More information about the “peak” in new cases
What does it mean to have reached the peak in new cases? IF our suppression of transmission doesn’t become more effective after the peak, it roughly occurs at 40% of the total cumulative cases in an outbreak. Our intuition might be it is the “halfway point”, but this is not the case. That means that at the time we hit the peak, we can expect up to another one-and-a-half times the number of cases so far in the outbreak, before it ends. The insight is that we must resist the psychological temptation to relax transmission control mechanisms simply because we “crossed the peak”. Indeed, crossing the peak is an opportunity to increase the intensity in transmission control as the system has now developed increased capacity. Doing so may accelerate the drop in new cases.

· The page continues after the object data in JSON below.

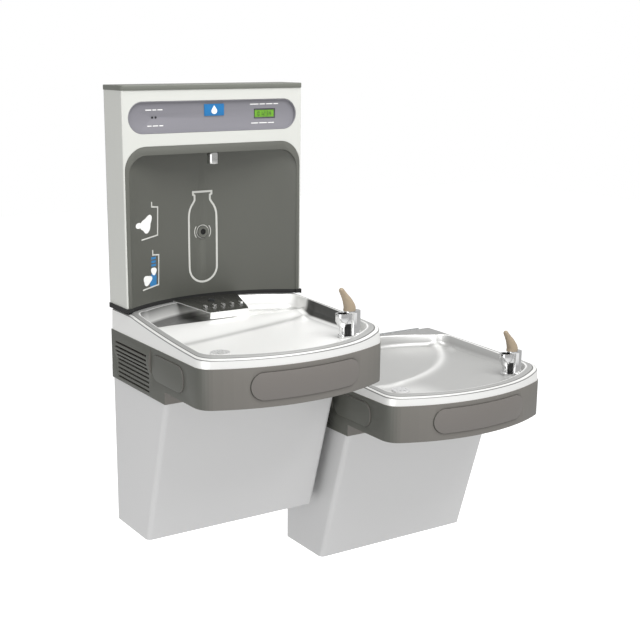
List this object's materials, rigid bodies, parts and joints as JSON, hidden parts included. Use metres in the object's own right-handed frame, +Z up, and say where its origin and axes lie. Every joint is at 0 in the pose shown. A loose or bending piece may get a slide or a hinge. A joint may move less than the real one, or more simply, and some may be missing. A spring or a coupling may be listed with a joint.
{
  "type": "bottle filling station",
  "caption": "Wall-hung bottle filling station: a lit-display filling tower over a bowed drinking fountain, beside a lower matching fountain with push pads",
  "frame": {"origin": "on the wall plane, on the upper unit's centre line, level with the top edge of its apron", "axes": "X right along the wall as seen from the room, Y into the wall, Z up"},
  "size_m": [0.939, 0.4855, 1.156],
  "materials": {
    "tower_paint": "light grey powder coat, fine texture, satin",
    "cap_plastic": "moulded dark warm grey, fine grain",
    "liner_plastic": "moulded dark grey, fine grain, satin",
    "panel_plastic": "moulded mid grey, fine grain",
    "display_glass": "green display window, glossy",
    "badge_plastic": "blue label plate with a plain drop",
    "lens_plastic": "dark indicator lenses",
    "sensor_plastic": "black sensor window",
    "nozzle_chrome": "plated outlet, smooth",
    "gasket_rubber": "black foam rubber seal",
    "valve_brass": "cast valve body",
    "valve_steel": "turned plunger",
    "tube_plastic": "translucent white water tube",
    "board_laminate": "green circuit board",
    "shelf_steel": "brushed stainless, bright",
    "screw_plastic": "dark cross-slotted screw cap",
    "basin_steel": "bright brushed stainless, drawn",
    "apron_plastic": "moulded dark warm grey, fine grain",
    "pad_plastic": "moulded dark warm grey push pads",
    "spring_steel": "spring wire",
    "bubbler_chrome": "plated brass",
    "guard_rubber": "flexible sand-coloured moulding",
    "strainer_steel": "turned strainer",
    "drain_plastic": "waste pipe",
    "cabinet_paint": "light grey powder coat, fine texture, satin",
    "chassis_steel": "galvanised sheet",
    "hanger_steel": "galvanised plate",
    "compressor_paint": "black enamel",
    "condenser_paint": "black enamel on steel fins",
    "motor_paint": "grey motor housing",
    "fan_plastic": "moulded fan",
    "tank_foam": "insulated chiller tank",
    "copper_tube": "copper refrigerant tube",
    "filter_plastic": "white filter moulding",
    "inlet_plastic": "black cord gland"
  },
  "bodies": {
    "housing": {"tower_shell": "tower_paint", "tower_cap": "cap_plastic", "tower_back_plate": "chassis_steel", "alcove_liner": "liner_plastic", "control_panel": "panel_plastic", "display_window": "display_glass", "badge_plate": "badge_plastic", "status_lenses": "lens_plastic", "bottle_sensor": "sensor_plastic", "fill_nozzle": "nozzle_chrome", "base_gasket": "gasket_rubber", "fill_valve": "valve_brass", "fill_line": "tube_plastic", "control_board": "board_laminate", "bottle_shelf": "shelf_steel", "shelf_screw": "screw_plastic", "upper_basin": "basin_steel", "upper_apron": "apron_plastic", "upper_pad_springs": "spring_steel", "upper_valve": "valve_brass", "upper_bubbler": "bubbler_chrome", "upper_mouth_guard": "guard_rubber", "upper_strainer": "strainer_steel", "upper_drain_pipe": "drain_plastic", "upper_cabinet": "cabinet_paint", "upper_chassis": "chassis_steel", "upper_hanger": "hanger_steel", "upper_bubbler_line": "tube_plastic", "lower_basin": "basin_steel", "lower_apron": "apron_plastic", "lower_pad_springs": "spring_steel", "lower_valve": "valve_brass", "lower_bubbler": "bubbler_chrome", "lower_mouth_guard": "guard_rubber", "lower_strainer": "strainer_steel", "lower_drain_pipe": "drain_plastic", "lower_cabinet": "cabinet_paint", "lower_chassis": "chassis_steel", "lower_hanger": "hanger_steel", "lower_bubbler_line": "tube_plastic", "compressor": "compressor_paint", "condenser": "condenser_paint", "fan_motor": "motor_paint", "chiller_tank": "tank_foam", "refrigerant_line": "copper_tube", "filter_head": "filter_plastic", "power_inlet": "inlet_plastic"},
    "upper_front_pad": {"upper_front_pad": "pad_plastic"},
    "upper_left_pad": {"upper_left_pad": "pad_plastic"},
    "upper_right_pad": {"upper_right_pad": "pad_plastic"},
    "upper_plunger": {"upper_valve_plunger": "valve_steel"},
    "lower_front_pad": {"lower_front_pad": "pad_plastic"},
    "lower_left_pad": {"lower_left_pad": "pad_plastic"},
    "lower_right_pad": {"lower_right_pad": "pad_plastic"},
    "lower_plunger": {"lower_valve_plunger": "valve_steel"},
    "fan": {"fan": "fan_plastic"},
    "filter_cartridge": {"filter_cartridge": "filter_plastic"}
  },
  "joints": [
    {"name": "upper_front_pad_push", "type": "slide", "parent": "housing", "child": "upper_front_pad", "axis": [0, 1, 0], "range_m": [0, 0.004], "stiffness_N_per_m": 1500, "springref_m": -0.002, "deforming": ["upper_pad_springs"]},
    {"name": "upper_plunger_push", "type": "slide", "parent": "housing", "child": "upper_plunger", "axis": [0, 1, 0], "range_m": [0, 0.004], "stiffness_N_per_m": 500, "springref_m": -0.002},
    {"name": "upper_left_pad_push", "type": "slide", "parent": "housing", "child": "upper_left_pad", "axis": [1, 0, 0], "range_m": [0, 0.004], "stiffness_N_per_m": 1500, "springref_m": -0.002, "deforming": ["upper_pad_springs"]},
    {"name": "upper_right_pad_push", "type": "slide", "parent": "housing", "child": "upper_right_pad", "axis": [-1, 0, 0], "range_m": [0, 0.004], "stiffness_N_per_m": 1500, "springref_m": -0.002, "deforming": ["upper_pad_springs"]},
    {"name": "lower_front_pad_push", "type": "slide", "parent": "housing", "child": "lower_front_pad", "axis": [0, 1, 0], "range_m": [0, 0.004], "stiffness_N_per_m": 1500, "springref_m": -0.002, "deforming": ["lower_pad_springs"]},
    {"name": "lower_plunger_push", "type": "slide", "parent": "housing", "child": "lower_plunger", "axis": [0, 1, 0], "range_m": [0, 0.004], "stiffness_N_per_m": 500, "springref_m": -0.002},
    {"name": "lower_left_pad_push", "type": "slide", "parent": "housing", "child": "lower_left_pad", "axis": [1, 0, 0], "range_m": [0, 0.004], "stiffness_N_per_m": 1500, "springref_m": -0.002, "deforming": ["lower_pad_springs"]},
    {"name": "lower_right_pad_push", "type": "slide", "parent": "housing", "child": "lower_right_pad", "axis": [-1, 0, 0], "range_m": [0, 0.004], "stiffness_N_per_m": 1500, "springref_m": -0.002, "deforming": ["lower_pad_springs"]},
    {"name": "fan_spin", "type": "hinge", "parent": "housing", "child": "fan", "pos_m": [-0.148, -0.086, -0.208], "axis": [1, 0, 0], "continuous": true},
    {"name": "cartridge_twist", "type": "hinge", "parent": "housing", "child": "filter_cartridge", "pos_m": [0.573, -0.092, -0.316], "axis": [0, 0, 1], "range_deg": [0, 90]}
  ],
  "couplings": [
    {"joint": "upper_plunger_push", "follows": "upper_front_pad_push", "ratio": 1},
    {"joint": "lower_plunger_push", "follows": "lower_front_pad_push", "ratio": 1}
  ]
}
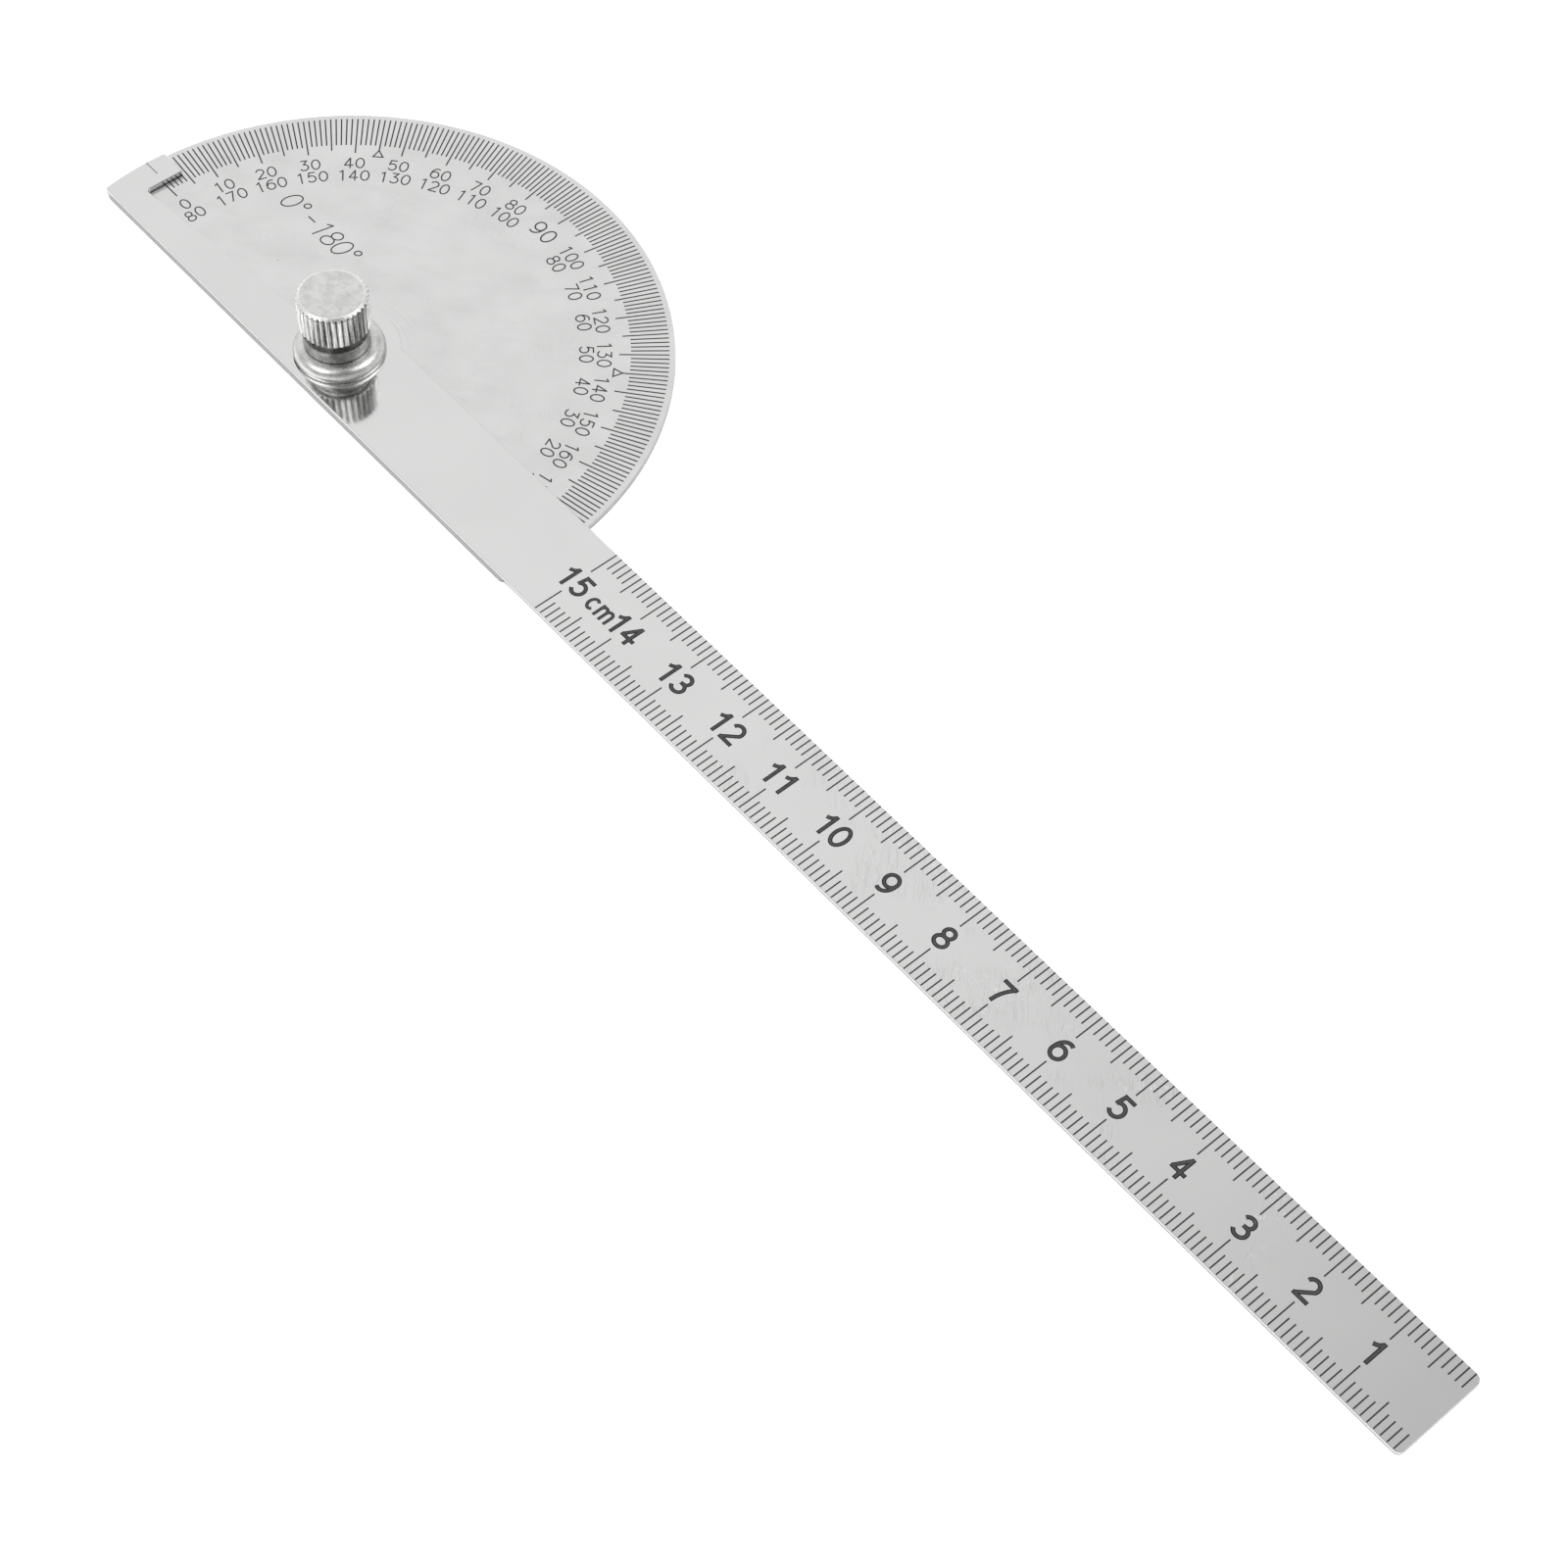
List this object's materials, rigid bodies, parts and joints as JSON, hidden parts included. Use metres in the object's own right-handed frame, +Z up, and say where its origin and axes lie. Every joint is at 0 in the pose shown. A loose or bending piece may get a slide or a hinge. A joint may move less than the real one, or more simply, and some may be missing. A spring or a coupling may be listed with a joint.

I have some confidence that we have the political and social will to do this in Australia.
More information about “moving averages”
Several people have requested adding “moving averages” on the charts. This is not something that I will include in the main chart and video, so I wanted to provide an explanation. Moving averages are a type of “smoothing” algorithm. This is potentially useful as the daily fluctuations in the case numbers are less interesting, than the underlying pattern of growth. Daily fluctuations relate to system effects such as batching in testing and reporting, while the underlying trend relate to the transmission dynamics of COVID-19 in the community.
So, this sounds pretty useful?! The problem is that moving averages are a rather crude method of smoothing. It doesn’t matter whether we use simple moving averages or exponential moving averages (which give greater weight to more recent data). Other more sophisticated (and in my opinion, rather better) smoothing algorithms can/should be used such as cubic splines, LOESS, or a general additive model. Examples of these are in the below comparative chart.
However, something to notice is that the model that has been used to create projections (the aforementioned Gompertz equation) does a really good job at providing a “smoothing” of the existing data points. It is a very close fit to the smoothed trend using the GAM. This is good as it implies that the model does a reasonable job at describing the known existing data – if it didn’t do this then we shouldn’t have any confidence that the model would provide reasonable future projections. Basically, there is no point in providing “moving averages” in addition to the actual data points other than cluttering the chart with less useful information.
Smoothing methods (SMA vs EMA vs GAM) of case numbers, compared to model projections with data up to 11 August 2020
Want to know more?
Primary data source is the Australian Government Department of Health COVID-19 website for daily new cases. Analysis done using RStudio Cloud using R version 4.0.2.